We are of opinion this evidence is sufficient to sustain the conviction. Bud Taylor was not produced as a witness on the trial. The witnesses who testified for defendant make it appear that the wheel had been at their residence for two months, when in fact it had only been gone for about one month. Appellant stated to Barnhart that he had borrowed the wheel from Bud Taylor, when, in fact, his witnesses Franklin and Smith testified that they had loaned it to him, and that it was brought there by a strange negro boy whom they had never seen before nor since, and could give no description of him. The court tried the case without the intervention of a jury, and was warranted in believing the testimony for the State in preference to that introduced by defendant.
After the testimony had been heard, appellant requested the court to issue a subpoena for Rebecca Johnson and Carrie and Sarah Jackson, who lived adjoining defendant, as witnesses; with the further request that court adjourn until 9 o'clock the following morning, as said witnesses were not found by the sheriff in time to secure their testimony that day. He stated to the court that he had learned from the witness Mary Smith that Rebecca Johnson and Carrie Jackson had both seen the wheel claimed by Barnhart standing by the side of Bud Taylor's fence, and had talked with said witness about it. And these witnesses would testify that said wheel had been there for about two months. The court refused to postpone the case, and exception was taken. No diligence was shown on the part of appellant to secure these witnesses. They lived at the adjoining place, as shown, and their testimony would have been to the effect that said wheel had been there for two months. Barnhart's wheel had been stolen only one month.

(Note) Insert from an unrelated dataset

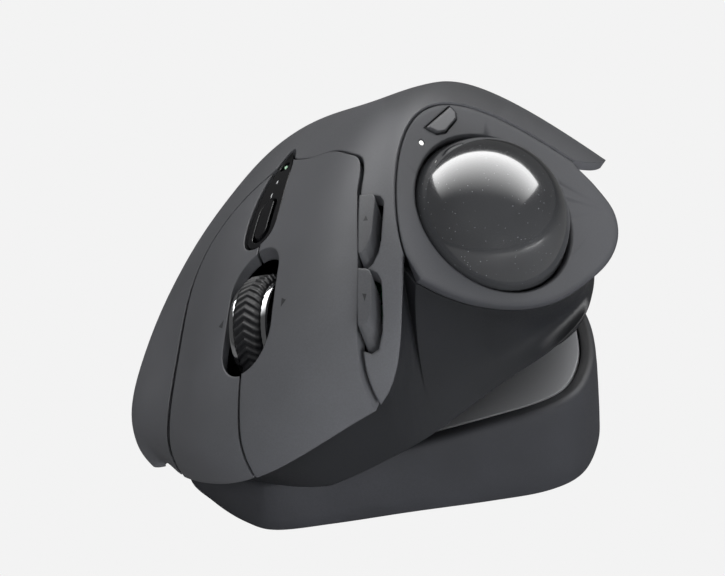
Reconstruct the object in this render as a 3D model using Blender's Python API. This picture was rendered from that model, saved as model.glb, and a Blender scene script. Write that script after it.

Appellant sought a new trial, among other reasons, for the testimony of Sarah Jackson and J.C. Petmecky. By Sarah Jackson he expected to show that she was in the yard at her mother's the day the wheel was left with Mary Smith and her sister, Julia Franklin; and that it was left by a negro boy, who took away the back wheel and left the frame and front wheel, and that this negro boy was not Link Thompson; that defendant was not present when the bicycle was left with said Mary and Julia Franklin. Sarah Jackson, it seems, lived in an adjoining *247 yard. There is no diligence shown on appellant's part why this witness was not present. It was but cumulative testimony, even if Sarah Jackson would testify as claimed. By Petmecky, appellant expected to prove that he run a bicycle repair shop in Austin, and that about February 15, 1903, a negro boy left the back wheel of a Monarch bicycle in his shop to be repaired, and the wheel is still there and has not been called for since it was left. If there is any merit in the testimony of the defense, the wheel had been at the residence of Smith and Franklin for about two months before February 15th, for it was on February 15th or about that time, that Barnhart saw defendant using the wheel, and they show that the negro boy who brought the bicycle to their residence took the back wheel with him at the time he left it. This testimony does not exclude the idea that it was defendant who carried the wheel to Petmecky for repair; nor does it undertake to show any fact except that the wheel was left there for repair by a negro boy. Appellant was a negro boy. We do not think there is any merit in this portion of the motion for new trial. The evidence is sufficient to sustain the conviction. There being no reversible error in the record, the judgment is affirmed.
Affirmed.
[Appellant's motion for rehearing was overruled without a written opinion. — Reporter.]